MetLife is bracing for more losses from its $34.8 billion portfolio of commercial mortgages, even as the economic slump begins to ease. The company also held about $15.5 billion in commercial mortgage-backed securities at the end of September. Writedowns on these investments are not subtracted from operating earnings.

"We expect further losses" on commercial real estate holdings, Morningstar's Rambaldini said. "That's something they'll have to watch because they have above average exposure to those items."

Regulators Provide Relief

MetLife may move as much as $1 billion to one of its insurance subsidiaries to help maintain capital levels, Wheeler said. As the property market deteriorates, the company is facing an increase in capital required to back mortgage-related investments. That forecast is down from a "worst-case scenario" projection of $2.2 billion that Wheeler gave in October.

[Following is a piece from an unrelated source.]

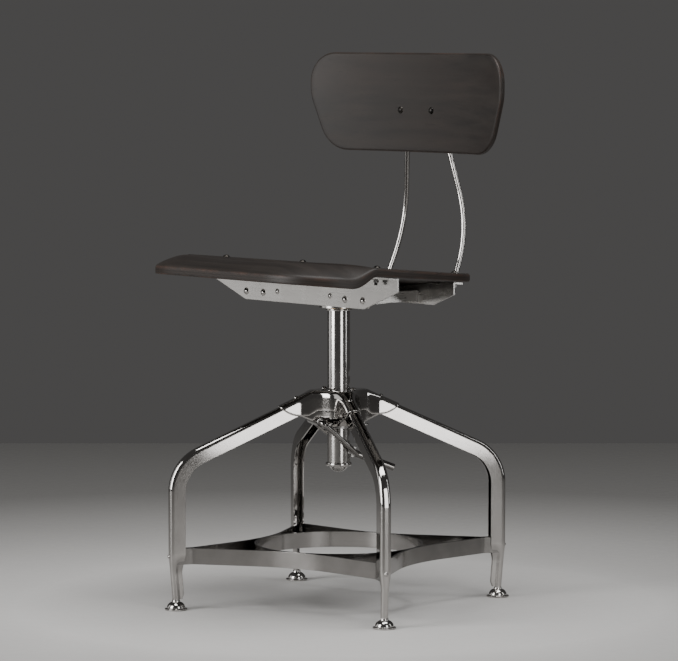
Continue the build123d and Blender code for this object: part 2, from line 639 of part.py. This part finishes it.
def seat_height(x, y):
    """Height of the seat's upper face: tilted, dished across, with a rolled front and a raised rear."""
    z = SEAT_PLANE - SEAT_TILT * y
    spread = min(abs(x) / DISH_HALF, 1)
    ahead = min(max((-y - DISH_FADE_FROM) / (DISH_FADE_TO - DISH_FADE_FROM), 0), 1)
    z -= DISH * (0.5 + 0.5 * math.cos(math.pi * spread)) * (1 - ahead**2 * (3 - 2 * ahead))
    beside = min(max((-y - 60) / 100, 0), 1)
    out = math.hypot(max(abs(x) - 107, 0) * beside**2 * (3 - 2 * beside), max(-y - 123, 0))
    z -= NOSE_DROP * (max(out - 70, 0) / 48) ** 1.5
    return z + REAR_LIFT * (max(y - 88, 0) / 67) ** 2


def seat_depth(x, y):
    """Upright thickness of the seat, so that it is SEAT_T thick measured square to its face."""
    dx = seat_height(x + 0.5, y) - seat_height(x - 0.5, y)
    dy = seat_height(x, y + 0.5) - seat_height(x, y - 0.5)
    return SEAT_T * math.sqrt(1 + dx**2 + dy**2)


def seat_section(y):
    xs = [-247 + 494 * i / 24 for i in range(25)]
    upper = Spline(*[(x, y, seat_height(x, y)) for x in xs])
    lower = Spline(*[(x, y, seat_height(x, y) - seat_depth(x, y)) for x in xs])
    return make_face([upper, Line(upper @ 1, lower @ 1), lower, Line(lower @ 0, upper @ 0)])


def seat_panel():
    stations = [-262 + 14 * i for i in range(10)]
    stations += [-115, -85, -50, -15, 20, 50, 75]
    stations += [90 + 14 * i for i in range(7)]
    blank = loft([seat_section(y) for y in stations])
    board = blank & Pos(0, 0, 440) * extrude(seat_outline(), 140)
    for sx in (-1, 1):
        for y in (-SCREW_Y, SCREW_Y):
            board -= screw_plane(sx * SCREW_X, y) * Cylinder(2.5, 60)
    return board


def make_seat():
    save("seat_panel", seat_panel())
    places = [(sx * SCREW_X, y) for sx in (-1, 1) for y in (-SCREW_Y, SCREW_Y)]
    screw = dome_bolt(5.6, 3.2, 2.5, 26)
    save("seat_screws", *[screw_plane(x, y) * screw for x, y in places])
    nut = hex_nut(7.6, -21.9, -17.9, 2.5)
    save("seat_screw_nuts", *[screw_plane(x, y) * nut for x, y in places])


# ---- backrest ----
def back_rod(side):
    points = [(ROD_X, -28, ROD_Z), (ROD_X, 159, ROD_Z), (73.5, 200, 578), (33.5, 170.4, 770)]
    path = FilletPolyline(*[(side * x, y, z) for x, y, z in points], radius=[36, 200])
    start = Plane(origin=path @ 0, z_dir=path % 0)
    rod = sweep(start * Circle(ROD_R), path=path)
    return rod - back_screw_plane(side) * Cylinder(2.2, 60)


def back_face_y(x):
    """Front face of the backrest at a distance x from the middle."""
    return BACK_Y - BACK_R + math.sqrt(BACK_R**2 - x**2)


def back_screw_plane(side):
    x = side * BACK_SCREW_X
    lean = x / math.sqrt(BACK_R**2 - x**2)
    return Plane(origin=(x, back_face_y(x) - 0.1, BACK_SCREW_Z), z_dir=(-lean, -1, 0))


def backrest_panel():
    outline = rounded_mirror([(225, 846, 46), (224.5, 778, 60), (190, 692, 55)])
    block = Pos(0, 200, 0) * Rot(90, 0, 0) * extrude(outline, 140, dir=(0, 0, 1))
    centre_y = BACK_Y - BACK_R
    shell = ring(BACK_R + BACK_T, BACK_R, 680, 860)
    panel = block & Pos(0, centre_y, 0) * shell
    for side in (-1, 1):
        panel -= back_screw_plane(side) * Cylinder(2.2, 60)
    return panel


def make_backrest():
    save("backrest_panel", backrest_panel())
    save("back_rod_left", back_rod(-1))
    save("back_rod_right", back_rod(1))
    screw = dome_bolt(5.6, 3.2, 2.2, 27)
    save("backrest_screws", *[back_screw_plane(s) * screw for s in (-1, 1)])
    spacer = Pos(0, 0, -BACK_T - 0.8) * (Cylinder(6.5, 1.0) - Cylinder(2.2, 1.0))
    save("backrest_spacers", *[back_screw_plane(s) * spacer for s in (-1, 1)])
    nut = Pos(0, 0, 0) * hex_nut(8, -25.2, -21.0, 2.2)
    save("backrest_nuts", *[back_screw_plane(s) * nut for s in (-1, 1)])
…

Wheeler said he expects a benefit to MetLife's capital ratios from a change in the way regulators project future losses on residential mortgage-backed securities held by insurers. The National Association of Insurance Commissioners replaced the use of ratings issued by firms like Moody's Investors Service with RMBS analysis by Allianz SE's Pacific Investment Management Co.

That change, which was proposed by a Washington-based life insurer association, may give MetLife a benefit of $900 million to $1.2 billion, Colin Devine, an analyst with Citigroup Inc., estimated at the conference while asking a question of the insurer's management today.

Devine's estimate may be calculated from Wheeler's projection that the relief will give MetLife 15 to 20 percentage points of improvement on the so-called risk based capital ratio, each point of which is worth about $60 million.